Verdades sobre a pós-verdade
“O uso da palavra aumentou muito em
junho, com todo o frenesi do Brexit e das eleições nos Estados Unidos.
Nos últimos tempos não houve sinais de que seu emprego venha a cair; não
ficaria surpreendido se pós-verdade se tornasse uma das palavras que
definem a nossa era”, observou Casper Grathwohl, presidente da Oxford Dictionaries.

Resumindo, a era da pós-verdade traz
consigo — fato agora reconhecido e confessado — o definhamento da
relevância da verdade e da objetividade na vida privada e pública. Não
surpreende tornar-se cada vez mais comum o pouco interesse pela verdade e
a importância crescente das emoções na vida privada e pública.
A promessa do iluminismo que embaiu
multidões foi a de que a razão soberana iluminaria o mundo. A seguir
disseminou-se no Ocidente o positivismo, espécie do gênero racionalista
que reivindicou a importância do fato verificável pelos instrumentos da
ciência experimental. Desvalorizou o restante do conhecimento humano.
Também seduziu multidões sem-número ao longo das décadas. O mundo da
pós-verdade vira as costas para o racionalismo e o positivismo.
Anacrônicos, Descartes, Kant, Voltaire, Diderot, Comte. Durkheim e
tantos outros deslizam rumo à irrelevância. A nova situação dá origem ao
que nos Estados Unidos se chama de post-truth politics ou post-fact politics (política pós-verdade ou política pós-fato).
O fenômeno foi agravado pelas redes
sociais. Com menos instrumentos de controle, ali existe espaço amplo
para todo tipo de discurso e informações, mesmo os mais disparatados.
Podem circular sem contestação eficaz enxurradas de inverdades,
exageros, invenções. Barack Obama aludiu ao fenômeno ao tentar
justificar a derrota de sua candidata. Para ele, Donald Trump sabe se
mover no novo meio, “ecossistema em que fatos e a verdade não importam; você atrai a atenção, desperta emoções; você pode surfar essas emoções”.

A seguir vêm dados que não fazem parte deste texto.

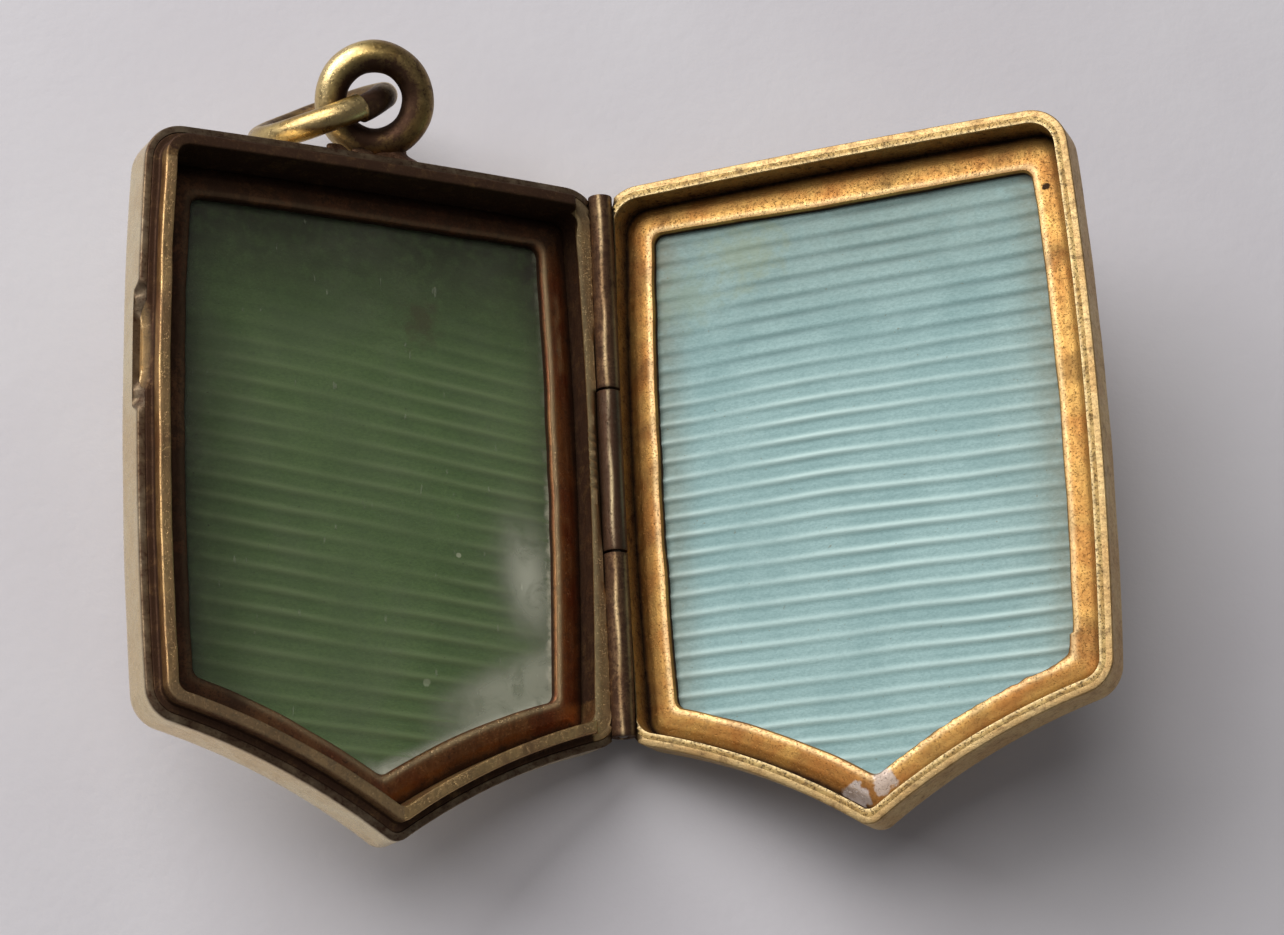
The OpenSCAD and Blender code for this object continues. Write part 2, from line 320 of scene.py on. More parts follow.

Na era da pós-verdade, cada grupo tem
seu conjunto de crenças, desinteressa-se do restante. Cresce a
fragmentação social, generalizam-se as pessoas fechadas em pequenos
círculos de interesses, ideológicos, sociais, econômicos. Em tal clima o
debate se torna virtualmente inútil. Colin Crouch, cientista político
inglês, cunhou o termo pós-democracia como realidade próxima e
ameaçadora. Indica a situação em que formalmente existe a democracia, há
eleições e mudanças de governo, mas não mais sua base, a contenda real
de ideias. De forma análoga, a pós-verdade, ambiente largamente apático à
verdade, nos arrastará à pós-democracia.

O processo tem raiz antiga nas paixões
desordenadas e na falta de ascese intelectual. Ausente a temperança,
abundam as paixões em tumulto, desorientam-se as inteligências
vagabundas. Ninguém nega que sempre foi possível utilizar a mentira para
influir os espíritos e governar as pessoas. Os exemplos aí estão aos
milhões, no Brasil e no mundo todo. Da História, pinço dois. Luís XIV
jamais afirmou: “L’État c’est moi” (O Estado sou eu). A frase
falsa tem sido manejada com relativo êxito contra ele e o Antigo Regime.
Maria Antonieta nunca observou: “S’ils n’ont pas de pain, qu’ils mangent de la brioche”
(Se eles não têm pão, comam brioche). Vibradas contra ambos e contra as
cortes em que viviam, elas e outras armas de difamação fizeram enorme
estrago. O alarmante é o agravamento da apatia frente à verdade,
reconhecido e confessado por corifeus da modernidade. Fatos e afirmações
absurdas se tornaram mais fáceis de divulgar e têm potencialmente
efeitos mais devastadores.
* * *
Para finalizar, até mesmo a pós-verdade pode ter esse uso. Muita gente tem garantido que o triunfo do NÃO no plebiscito colombiano, a vitória do Brexit
e o êxito de Trump só foram possíveis porque já vivemos num
generalizado clima de pós-verdade. É a análise simplista e deformadora.
Mas o espaço acabou; o tema fica para eventual artigo futuro.